# TASK INSTRUCTIONS
The lines below are to be quoted exactly, from the first through the one that contains "pedestal, in metres.".

# RECORDED INFORMATION

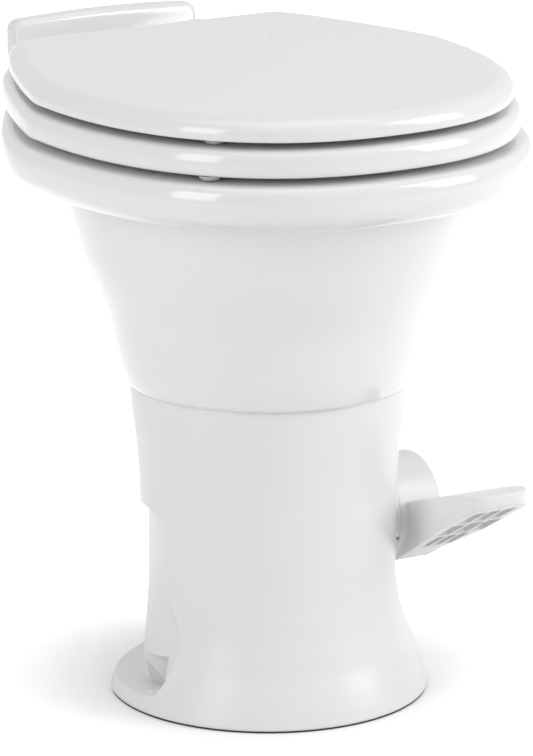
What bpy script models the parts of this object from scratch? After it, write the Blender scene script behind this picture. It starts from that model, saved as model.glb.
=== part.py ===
"""Foot-flushed toilet for a motor home: a ceramic bowl on a moulded pedestal, in metres.

Up is +Z and the front of the bowl faces -Y. The pieces are drawn round the column,
whose axis is x = 0, y = 0. One empty then moves all of them along Y, so that the origin
lies on the floor under the middle of the whole object.
"""

import math

import bmesh
import bpy
from mathutils import Matrix, Vector

# Clearances and mesh fineness
GAP = 0.0003
SLIP = 0.0003
OVERRUN = 0.004
WELD = 0.000005
SPIN_WELD = 0.00001
RING_STEPS = 32
SMALL_STEPS = 14
SCREW_STEPS = 8
SHARP_ANGLE = math.radians(32)

# Lid outline, seen from above
LID_HALF_WIDTH = 0.1789
LID_FRONT = -0.1884
LID_WIDEST = 0.0314
LID_BACK_HALF = 0.1160
LID_BACK = 0.1914
LID_NOSE_POWER = 2.3
LID_SHOULDER = 0.015
LID_FLARE_PULL = 0.0544
LID_FLARE_LEAN = 0.6
LID_CORNER = 0.018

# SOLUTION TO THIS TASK
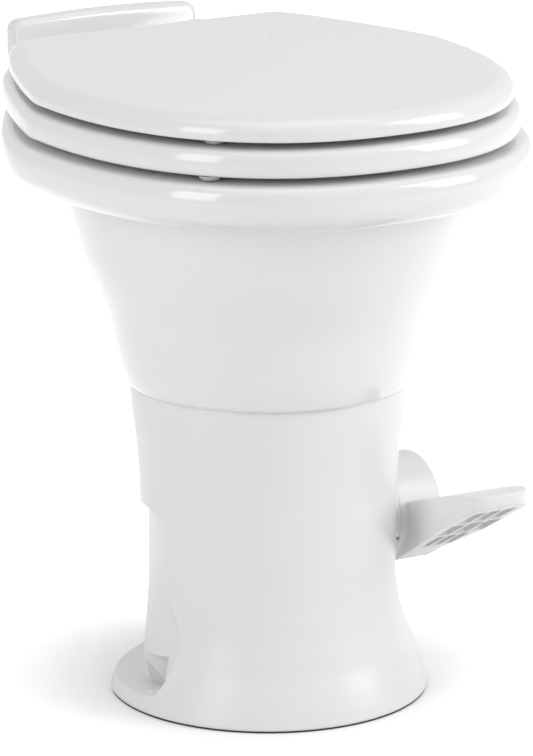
What bpy script models the parts of this object from scratch? After it, write the Blender scene script behind this picture. It starts from that model, saved as model.glb.
=== part.py ===
"""Foot-flushed toilet for a motor home: a ceramic bowl on a moulded pedestal, in metres.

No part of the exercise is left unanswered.